GPU available: True (cuda), used: True
TPU available: False, using: 0 TPU cores
IPU available: False, using: 0 IPUs
HPU available: False, using: 0 HPUs
/home/aa/miniconda3/envs/cell2location/lib/python3.10/site-packages/lightning/pytorch/trainer/configuration_validator.py:72: You passed in a val_dataloader but have no validation_step. Skipping val loop.
LOCAL_RANK: 0 - CUDA_VISIBLE_DEVICES: [0]
/home/aa/miniconda3/envs/cell2location/lib/python3.10/site-packages/lightning/pytorch/trainer/connectors/data_connector.py:441: The 'train_dataloader' does not have many workers which may be a bottleneck.
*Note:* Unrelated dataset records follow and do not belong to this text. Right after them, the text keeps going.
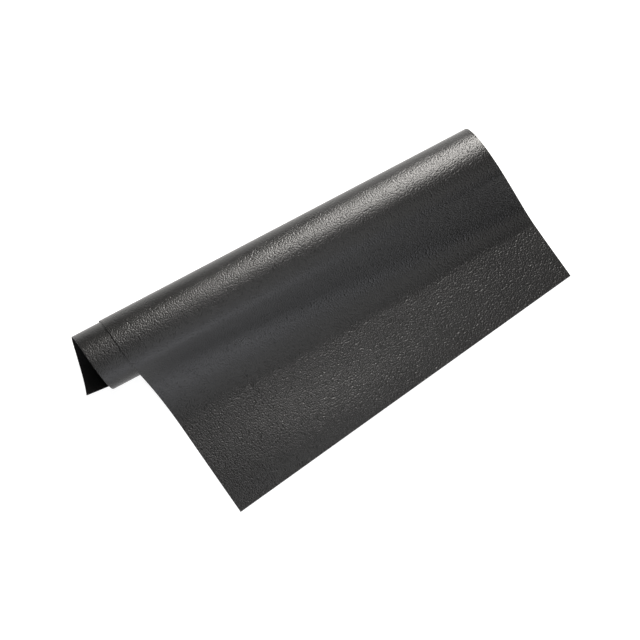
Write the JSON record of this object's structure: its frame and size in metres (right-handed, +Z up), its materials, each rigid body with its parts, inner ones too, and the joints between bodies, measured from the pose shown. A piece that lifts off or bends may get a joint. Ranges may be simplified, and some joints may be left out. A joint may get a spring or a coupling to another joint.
{
  "type": "esd floor mat",
  "caption": "Oblong black rubber anti-static floor mat, its front part lying flat and its far end rolled loosely under itself.",
  "frame": {"origin": "on the floor, under the middle of the box round the mat as it lies", "axes": "+X along the roll towards the side where the flap reaches furthest out, +Y back from the flat flap to the roll, +Z up from the floor"},
  "size_m": [1.0746, 0.515, 0.1217],
  "materials": {
    "mat_rubber": "satin, embossed with a fine pebble grain"
  },
  "bodies": {
    "root": {"mat_sheet": "mat_rubber"}
  },
  "joints": []
}
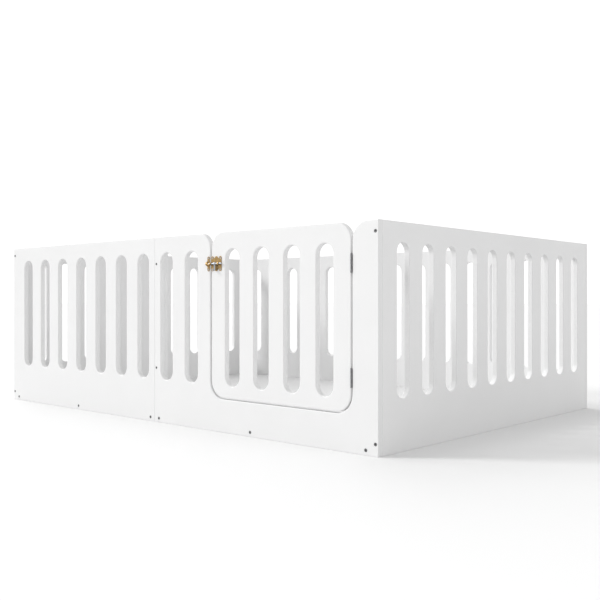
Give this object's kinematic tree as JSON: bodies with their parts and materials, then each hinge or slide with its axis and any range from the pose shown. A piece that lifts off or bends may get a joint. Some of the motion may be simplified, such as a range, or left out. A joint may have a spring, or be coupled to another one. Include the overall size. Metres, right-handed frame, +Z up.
{
  "type": "pet playpen",
  "caption": "Rectangular slotted-board pet playpen with a floor and an outward-opening hinged door held by a small slide bolt.",
  "frame": {"origin": "on the ground, at the middle of the pen's rectangle of boards", "axes": "+X along the pen's length, from the latch side of the door to its hinges; +Y from the front wall with the door to the back wall; +Z up"},
  "size_m": [1.81, 1.2858, 0.6],
  "materials": {
    "white_paint": "satin",
    "dark_screws": "satin",
    "hinge_steel": "satin",
    "latch_brass": "satin",
    "bolt_steel": "satin",
    "beech": "matte"
  },
  "bodies": {
    "pen": {"front_left_panel": "white_paint", "front_right_panel": "white_paint", "back_left_panel": "white_paint", "back_right_panel": "white_paint", "left_side_wall": "white_paint", "right_side_wall": "white_paint", "left_floor_board": "white_paint", "right_floor_board": "white_paint", "front_joining_batten": "white_paint", "back_joining_batten": "white_paint", "upper_hinge_frame_leaf": "hinge_steel", "upper_hinge_pin": "hinge_steel", "lower_hinge_frame_leaf": "hinge_steel", "lower_hinge_pin": "hinge_steel", "hinge_frame_screws": "hinge_steel", "latch_keeper": "latch_brass", "latch_keeper_screws": "bolt_steel", "front_corner_screws": "dark_screws", "back_corner_screws": "dark_screws", "front_floor_screws": "dark_screws", "back_floor_screws": "dark_screws", "front_batten_screws": "dark_screws", "back_batten_screws": "dark_screws", "floor_seam_dowels": "beech", "left_floor_dowels": "beech", "right_floor_dowels": "beech"},
    "door": {"door_panel": "white_paint", "upper_hinge_door_leaf": "hinge_steel", "lower_hinge_door_leaf": "hinge_steel", "hinge_door_screws": "hinge_steel", "latch_plate": "latch_brass", "latch_plate_screws": "bolt_steel"},
    "latch_bolt": {"latch_bolt": "bolt_steel"},
    "latch_lever": {"latch_lever": "bolt_steel"}
  },
  "joints": [
    {"name": "door_hinge", "type": "hinge", "parent": "pen", "child": "door", "pos_m": [0.819, -0.637, 0.3515], "axis": [0, 0, 1], "range_deg": [0, 180]},
    {"name": "bolt_slide", "type": "slide", "parent": "door", "child": "latch_bolt", "axis": [-1, 0, 0], "range_m": [0, 0.01]},
    {"name": "lever_turn", "type": "hinge", "parent": "latch_bolt", "child": "latch_lever", "pos_m": [0.299, -0.6416, 0.505], "axis": [-1, 0, 0], "range_deg": [0, 110]}
  ]
}
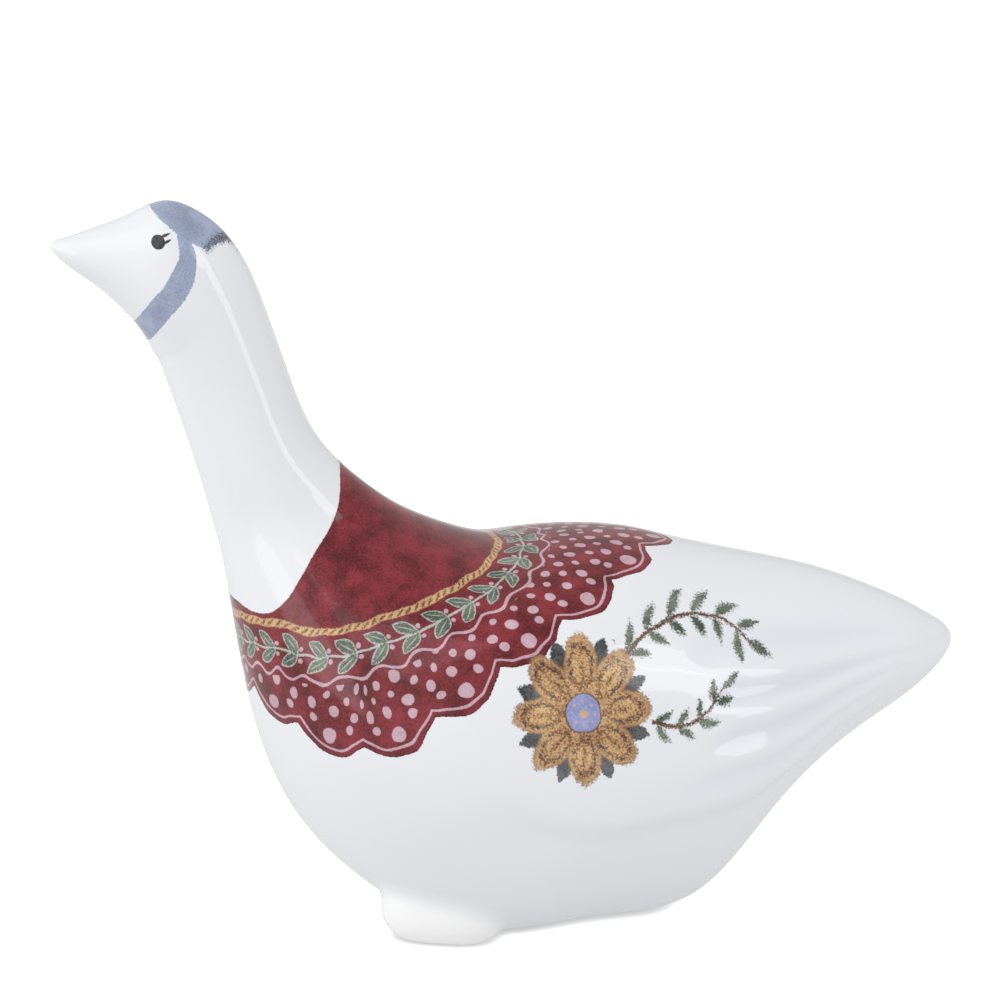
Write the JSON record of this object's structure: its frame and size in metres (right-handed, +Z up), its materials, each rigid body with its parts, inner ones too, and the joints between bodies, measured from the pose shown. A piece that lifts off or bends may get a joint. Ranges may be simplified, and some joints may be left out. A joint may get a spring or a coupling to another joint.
{
  "type": "goose figurine",
  "caption": "Standing goose of glazed porcelain with an outstretched neck, fluted wing feathers and webbed feet, to set on a shelf as an ornament.",
  "frame": {"origin": "on the surface that it stands on, under the middle of its length and width", "axes": "+Z up; the goose faces -X; +Y is to its right, and its left and right sides are alike"},
  "size_m": [0.098, 0.0462, 0.08],
  "materials": {
    "glazed_porcelain": "white porcelain under a clear gloss glaze, with a painted red cape and folk rosettes"
  },
  "bodies": {
    "root": {"goose_figurine": "glazed_porcelain"}
  },
  "joints": []
}
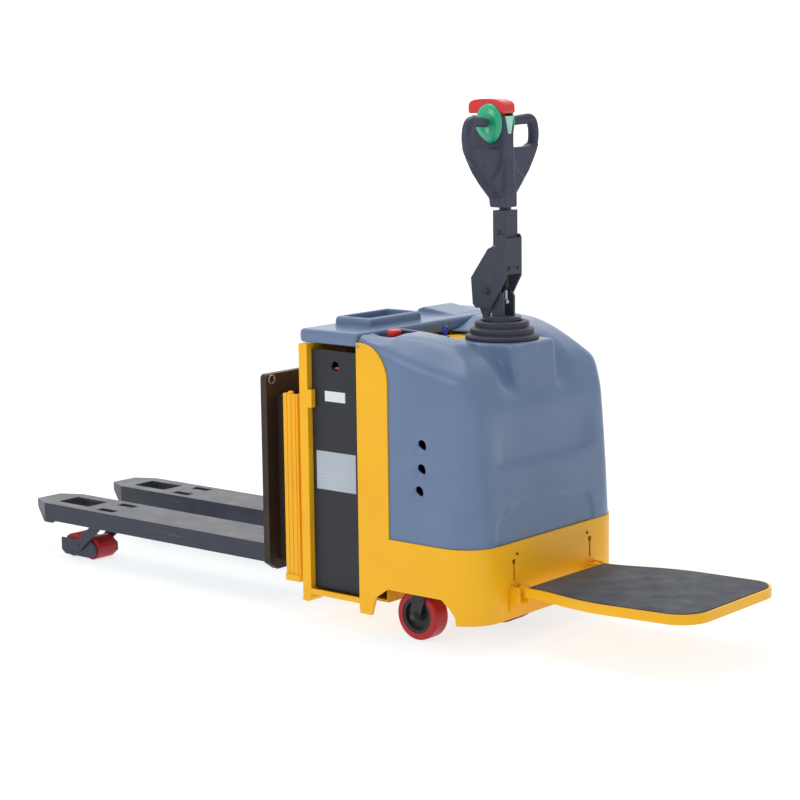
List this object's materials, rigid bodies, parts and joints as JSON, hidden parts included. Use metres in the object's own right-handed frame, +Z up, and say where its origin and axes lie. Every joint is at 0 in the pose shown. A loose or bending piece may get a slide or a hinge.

Consider increasing the value of the num_workers argumenttonum_workers=23in theDataLoader` to improve performance.
Epoch 1/250: 0%| | 0/250 [00:00<?, ?it/s]

OutOfMemoryError Traceback (most recent call last)
OutOfMemoryError: CUDA out of memory. Tried to allocate 98.00 MiB. GPU

The text was updated successfully, but these errors were encountered:

avpatel18 · 2024-07-15T18:23:42Z

I am getting the same error, is there any solution to this issue? Thanks!

vitkl · 2024-07-15T19:25:14Z

Are you referring to Regression model or Cell2location model? Regression model should not have any issues with this. You can check availability of GPU memory with `nvidia-smi` command.

…

On Mon, 15 Jul 2024 at 19:24, Ankit Patel ***@***.***> wrote: I am getting the same error, is there any solution to this issue? Thanks! — Reply to this email directly, view it on GitHub <#372 (comment)>, or unsubscribe <https://github.com/notifications/unsubscribe-auth/AFMFTV5JLGT7OK5BY5NQINDZMQHULAVCNFSM6AAAAABJTEDF2WVHI2DSMVQWIX3LMV43OSLTON2WKQ3PNVWWK3TUHMZDEMRZGEZDAMZWGI> . You are receiving this because you are subscribed to this thread.Message ID: ***@***.***>

avpatel18 · 2024-07-16T10:59:27Z

I am getting 'OutOfMemoryError: CUDA out of memory. Tried to allocate 1.85 GiB. GPU ' with Cell2location model.
And its not memory issue because I am assigning lot more HPC resources than it needs.

It's actually very weird because it works fine with the same object where I have applied 'median_abs_deviation' filtering on 'log1p_total_counts' on each sample before concatenating it. its only some 1700 spots difference between the two. Do you know why some (outlier) spots causing this error? Thanks @vitkl for your help!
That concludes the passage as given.